During 6th June the Americans slowly gained a foothold on Omaha beach, and many separate small groups of Americans fought their way up the bluffs and began to push inland, attempting to circle behind the German defenders to capture the five draws leading away from the beach.  The two draws where the Americans had their first success were D-1, the Vierville draw, and E-1, the St Laurent draw.  At that time, the St Laurent draw was just an unpaved track, offering a single lane from the beach to the east of St Laurent village.  Thanks to the fortitude and bravery of the men of the 1st Infantry Division, the two strong points that protected the St Laurent draw, WN-64 and WN-65, were silenced in the early afternoon, and by 3pm the first signs of an organised, uncontested area of Allied occupation was forming on this part of the beach.  We know that, by about 4pm as the tide was falling, a concentrated effort was made to clear many of the beach obstacles to allow an easier and safer passage for incoming landing craft.

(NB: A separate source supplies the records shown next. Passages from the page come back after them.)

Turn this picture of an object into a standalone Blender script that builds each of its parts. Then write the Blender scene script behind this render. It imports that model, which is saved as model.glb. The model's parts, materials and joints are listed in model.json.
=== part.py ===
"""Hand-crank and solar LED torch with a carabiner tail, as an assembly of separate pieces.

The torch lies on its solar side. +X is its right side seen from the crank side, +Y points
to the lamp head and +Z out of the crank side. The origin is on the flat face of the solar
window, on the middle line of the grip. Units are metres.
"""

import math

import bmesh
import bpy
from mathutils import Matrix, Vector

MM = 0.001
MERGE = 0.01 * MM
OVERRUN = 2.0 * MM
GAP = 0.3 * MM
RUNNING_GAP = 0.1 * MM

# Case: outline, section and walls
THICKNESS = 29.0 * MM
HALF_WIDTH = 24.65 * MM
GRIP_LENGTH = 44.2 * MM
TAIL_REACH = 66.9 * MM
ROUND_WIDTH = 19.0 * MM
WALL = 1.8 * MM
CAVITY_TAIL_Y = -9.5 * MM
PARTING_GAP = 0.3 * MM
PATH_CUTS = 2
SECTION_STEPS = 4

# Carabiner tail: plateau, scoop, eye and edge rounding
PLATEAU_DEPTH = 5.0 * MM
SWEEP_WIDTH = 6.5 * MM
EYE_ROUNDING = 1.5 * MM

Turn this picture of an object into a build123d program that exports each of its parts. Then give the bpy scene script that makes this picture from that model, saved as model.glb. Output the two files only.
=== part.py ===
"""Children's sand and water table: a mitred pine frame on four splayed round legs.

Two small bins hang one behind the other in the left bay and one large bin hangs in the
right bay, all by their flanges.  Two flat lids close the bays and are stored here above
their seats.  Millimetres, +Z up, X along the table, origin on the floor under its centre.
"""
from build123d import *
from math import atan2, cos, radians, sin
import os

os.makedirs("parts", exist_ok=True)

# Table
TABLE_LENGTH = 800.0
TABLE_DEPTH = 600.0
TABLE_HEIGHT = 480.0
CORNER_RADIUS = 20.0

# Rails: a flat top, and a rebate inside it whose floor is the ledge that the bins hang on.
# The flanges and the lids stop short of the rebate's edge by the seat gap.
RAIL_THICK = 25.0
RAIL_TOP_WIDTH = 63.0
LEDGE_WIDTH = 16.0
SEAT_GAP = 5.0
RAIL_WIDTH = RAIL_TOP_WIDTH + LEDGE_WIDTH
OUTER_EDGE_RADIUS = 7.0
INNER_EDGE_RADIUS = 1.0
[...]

Out at sea, the RAF contingent in their five craft were enduring a long and nauseating period, confined to those landing craft.  From survivors’ accounts, by 5pm the feeling was that a landing by them on 6th June was unlikely.  However, just when they felt they would be heading back to the UK, the off-shore “traffic cops” relayed orders for them to make an immediate landing, and so their five landing craft assembled in an arrow formation and headed for the beach.

At this point, we must rely on the evidence as it presents itself.  Although their pre-arranged destination was on the east of St Laurent, although it was the St Laurent draw that had been opened and was a relatively safe area for landing craft to land, and although that was more or less in the centre of Easy Red… for some inexplicable reason, it seems that they actually landed in the Easy Green section of the beach, close to D-3 draw at Les Moulins.   

Whether it was an error in navigation or there was a communication problem, we cannot determine.  The tragic result of this incorrect landing was that they were put onto a part of the beach still being fiercely defended by the Germans, a part from which as yet there was no exit onto the Les Moulins to St Laurent road.  Sadly for 21 BDS, this error had tragic abd fatal consequences: not only did they lose many vehicles during the landing process but even those that managed to reach the shore became sitting targets for German 88mm guns firing from behind the beach, and mortars still being fired from German strongholds – particularly WN-67 and 69.

To visualise what faced the incoming troops that day, we have collected photographs of the area before and after the D-day invasions.

Les Moulins Draw

The tiny hamlet of Les Moulins lies just north of St Laurent-sur-Mer.  In 1944 there was a tarmac-paved road connecting the two communities, and this coastal road wound down from St Laurent, dropping several hundred feet over a distance of about a mile.

Before the War, on the coast itself were a number of dwellings and holiday homes, and the layout and the construction of the hamlet can be seen in the photograph on this page.

When the Germans began to defend this part of the Normandy coastline in preparation for an invasion, they demolished many of the holiday homes immediately on the beach; those that remained were converted into 45 houses. The dwellings slightly back from the coast were not destroyed, and several large buildings, including the mill, were in existence on 6th June 1944.  The position of these dwellings and the strongholds which the Germans built, is shown on the map below.

In addition to the fortified defensive positions, the Germans also constructed anti-tank ditches and anti-tank walls in a V-shape, protecting the road off the beach and up towards St Laurent. These provided formidable defensive structures which the Americans would have to penetrate if they were to capture the beach and access the road off the beach to the villages and countryside beyond.

There are photographs which show not only the position of the draw before the invasion, but also immediately after, when the Americans and RAF had managed to penetrate at least the first series of obstacles.  This allowed them to take shelter within the valley leading to St Laurent on the first night of D-Day.

Based on the testimonies which can be read in the section Men and their Experiences, we think it is possible to trace the movements of the remaining vehicles and men of the first Echelon of 21 BDS to a spot on the eastern side of the Les Moulins valley, close to a retaining wall which is still there today, and where in 1944 a substantial dwelling existed, part of which gave them shelter. This is now very close to the present day Omaha Beach Museum which is a prominent feature of this part of Omaha.